Bad Luck or Good?
Black cats have been known throughout history for being bad luck.
Interestingly, these felines are also known for being harbingers of good fortune as well, depending upon who you ask, or where in the world you live.
There are many myths about cats, such as the myth that cats steal babies' breath, or white cats make bad mothers. But by far, more myths, legends, and sayings revolve around cats with black coats than any other.
Black kitties have had a wide range of roles in folklore and legends. In addition to being symbols of bad luck (or good), kitties with black fur have been said to be familiars, the companions of witches, and even the embodiment of evil itself.
That's hogwash, of course, and fans of these ebony fur ninjas celebrate them every year on Black Cat Appreciation Day.
To Breed or Not to Breed
While the black cat is a coat color rather than a breed, there are many domestic feline breeds that include partially black or all black coats in the breed standard.
In fact, the Bombay cat breed, with it's jet black coat, is said to look like a miniature panther. Of course, as we know from the big cat fact page, panthers are actually not solid black.
The Bombay breed standard calls for black fur all the way to the roots, with black nose leather and black paw pads.
Besides the Bombay, other cat breeds that show off their stunning black fur include American Shorthair, British Shorthair, Maine Coon, and Persian. Although these kitties come in other colors, they are magnificent in black.
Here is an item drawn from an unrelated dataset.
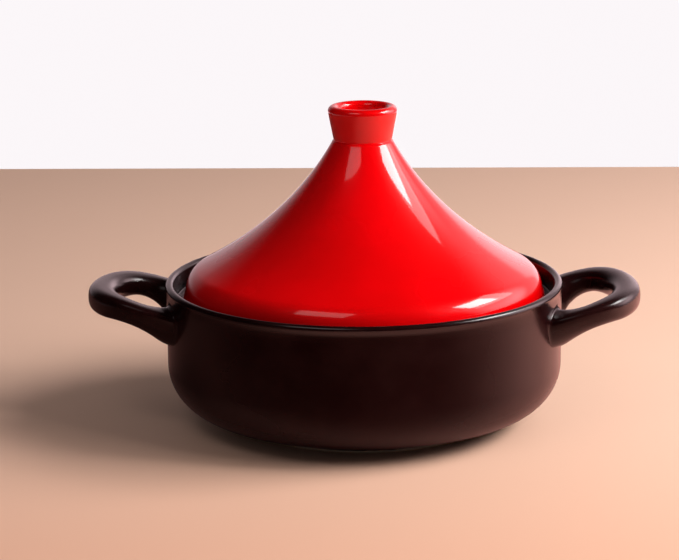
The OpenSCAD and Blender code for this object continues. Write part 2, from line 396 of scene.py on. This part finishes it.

Myths, Fact, and Superstition Surrounding Black Cats
- It is believed by many in different parts of the world that every black cat has at least one white hair. If you can manage to locate and pull out that one white hair without getting scratched, a happy marriage is in store for you.
In the theater, black cats are considered good luck. In fact, over the years so many stories of great performances being delivered after seeing one have prompted some actors to actually bring one of their own to the show.
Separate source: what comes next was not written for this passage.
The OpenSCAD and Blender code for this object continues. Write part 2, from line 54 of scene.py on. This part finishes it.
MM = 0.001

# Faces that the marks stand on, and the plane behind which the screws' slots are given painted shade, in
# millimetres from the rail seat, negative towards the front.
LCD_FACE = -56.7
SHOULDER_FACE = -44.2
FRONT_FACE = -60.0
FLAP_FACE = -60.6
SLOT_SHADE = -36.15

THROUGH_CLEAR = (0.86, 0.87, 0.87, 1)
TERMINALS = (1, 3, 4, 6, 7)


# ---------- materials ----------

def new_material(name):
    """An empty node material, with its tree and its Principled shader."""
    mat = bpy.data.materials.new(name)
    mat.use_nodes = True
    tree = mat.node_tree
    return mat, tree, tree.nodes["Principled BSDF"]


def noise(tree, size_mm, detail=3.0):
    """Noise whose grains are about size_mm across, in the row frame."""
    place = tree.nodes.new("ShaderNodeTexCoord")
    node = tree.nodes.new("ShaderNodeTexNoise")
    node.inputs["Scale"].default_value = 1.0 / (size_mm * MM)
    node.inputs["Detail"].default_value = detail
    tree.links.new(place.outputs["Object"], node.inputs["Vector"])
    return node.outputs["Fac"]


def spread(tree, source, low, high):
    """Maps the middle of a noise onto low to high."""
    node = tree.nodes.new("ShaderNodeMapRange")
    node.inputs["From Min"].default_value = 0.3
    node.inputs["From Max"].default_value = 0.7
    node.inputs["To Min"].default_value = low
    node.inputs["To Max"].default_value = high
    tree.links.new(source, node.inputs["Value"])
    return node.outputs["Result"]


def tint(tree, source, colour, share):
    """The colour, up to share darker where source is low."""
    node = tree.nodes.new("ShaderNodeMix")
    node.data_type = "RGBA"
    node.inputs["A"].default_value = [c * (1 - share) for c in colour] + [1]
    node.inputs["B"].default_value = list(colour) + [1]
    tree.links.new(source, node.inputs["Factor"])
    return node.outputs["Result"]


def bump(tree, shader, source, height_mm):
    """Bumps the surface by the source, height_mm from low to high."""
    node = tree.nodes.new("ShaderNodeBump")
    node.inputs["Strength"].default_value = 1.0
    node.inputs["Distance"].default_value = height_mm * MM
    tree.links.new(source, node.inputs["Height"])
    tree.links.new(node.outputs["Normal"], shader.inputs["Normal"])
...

In Japan and Britain, a black cat crossing your path is a harbinger of good luck, not bad.
Winston Churchill was a famous cat lover. He became the Prime Minister of Great Britain in 1940, when his black cat Nelson was given a chair in the Cabinet, right next to Churchill.
Scottish cat lore says that a black kitten on the porch indicates future happiness.
The Germans say that a black cat crossing your path is bad luck -- or good, depending upon the direction. A left to right crossing is good fortune, but a right to left movement is cause for concern. What if the cat walks backwards?
Latvian farmers believe that a black cat in the silo means that Rungis, the god of harvests, has smiled upon you.
It is said to be worse luck for you if you cross the path of a black cat, rather than the other way around.
If you're with two other people, do you get only one-third as much bad luck? And, what if there are two or three cats?
Petting a black cat is said to bring health and prosperity. So, as long as you don't cross paths with each other, it's fine. Or, if you do, then make sure you pet the little furry thing before you part company. But how could you resist?!
The Chinese believe that black cats are predictors of poverty and famine.
The Italians say that if a black cat curls up on the bed of a sick person, death will soon follow. What if that's the only pet you have?
Chasing away black cats is said to bring bad luck your way. So, if you chase one away and it crosses your path, you're in real trouble.
Many cultures believe that black cats can heal. One belief is that passing the tail or a single hair from a black cat over an ailing eye can cure everything from a sty to blindness.
In the US, there's a "Halloween ban" and many shelters won't allow adoption of black cats during the month of October. The association with witches and magic remains to this day, and these felines are sometimes abused during this time of year.